Model Card for Model Jawi Word Sense Disambiguation Model

Model Details

Overview

This model performs word sense disambiguation for Jawi script text, specifically addressing cases where the same written form can correspond to multiple different words in Malay. The model is fine-tuned from SEA-LION (Southeast Asian Language Intelligence Open Network), specifically the 7B instruction-tuned research variant.

Model Architecture

Base model: sea-lion-7b-instruct-research
Model type: Large Language Model
Fine-tuning approach: PEFT

Intended Use

Primary use: Disambiguating Jawi script words that have multiple possible interpretations in Malay
Intended users: Researchers, linguists, and developers working with Malay/Jawi text processing
Out-of-scope use cases: Should not be used for general Malay-language translation or text generation

Factors

Relevant Factors

Different vowelization patterns in Jawi script that map to the same consonantal skeleton
Context dependency of word meanings
Regional variations in Malay vocabulary usage

Evaluation Factors

Accuracy of disambiguation across different word types
Performance variation based on context length and quality
Handling of regional variations

Training Data

Dataset Description

Source of training data: mevsg/bntng-disambiguation-v1

Example Cases

Example of ambiguous forms handled:

بنتڠ (bntng) can be disambiguated into:
- banteng (wild ox)
- banting (to throw down)
- bentang (to spread out)
- benteng (fortification)
- bintang (star)

Ethical Considerations

Bias and Fairness

Potential biases in training data regarding regional variations of Malay
Representation of different Malay-speaking communities
Impact of disambiguation errors on downstream applications

Risks and Harms

Potential misinterpretation in sensitive contexts (legal, historical documents)
Impact of errors on cultural heritage preservation
Considerations for automated systems relying on this model

Model Performance Limitations

Known edge cases where disambiguation may fail
Performance limitations with insufficient context
Handling of out-of-vocabulary or rare words
Regional variation coverage limitations

Additional Information

Version

Model version: 1
Last updated: 18 October 2024

How to Use

from transformers import AutoTokenizer, AutoModelForCausalLM
from peft import PeftModel

# Load the tokenizer from the base model
base_model_path = "aisingapore/sea-lion-7b"
tokenizer = AutoTokenizer.from_pretrained(base_model_path, trust_remote_code=True)
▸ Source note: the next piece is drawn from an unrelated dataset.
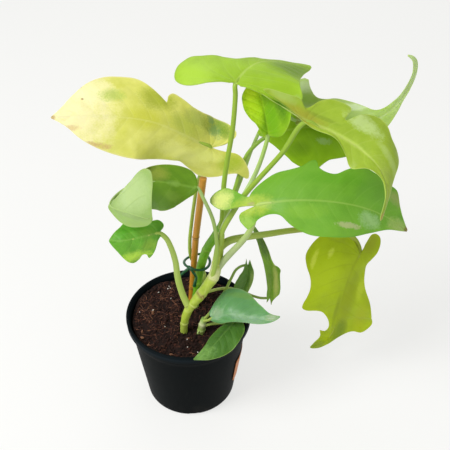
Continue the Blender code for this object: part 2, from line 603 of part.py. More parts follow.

# Load the fine-tuned model
device = 'cuda' if torch.cuda.is_available() else 'cpu'
peft_model_path = "mevsg/bntng-dis-v2"
model = AutoModelForCausalLM.from_pretrained(peft_model_path, trust_remote_code=True) 
model.to(device)

# Example usage
prompt = "Apakah perkataan yang sesuai menggantikan 'bntng' dalam ayat berikut:"
input_text = "Langit malam ini penuh dengan bntng yang bersinar terang."
full_prompt = f"### USER:\n{prompt} {input_text}\n\n### RESPONSE:\n"

tokens = tokenizer(full_prompt, return_tensors="pt")
tokens.to(device)
output = model.generate(
    tokens["input_ids"],
    attention_mask=tokens["attention_mask"],
    max_new_tokens=20, 
    eos_token_id=tokenizer.eos_token_id)
print(tokenizer.decode(output[0], skip_special_tokens=True))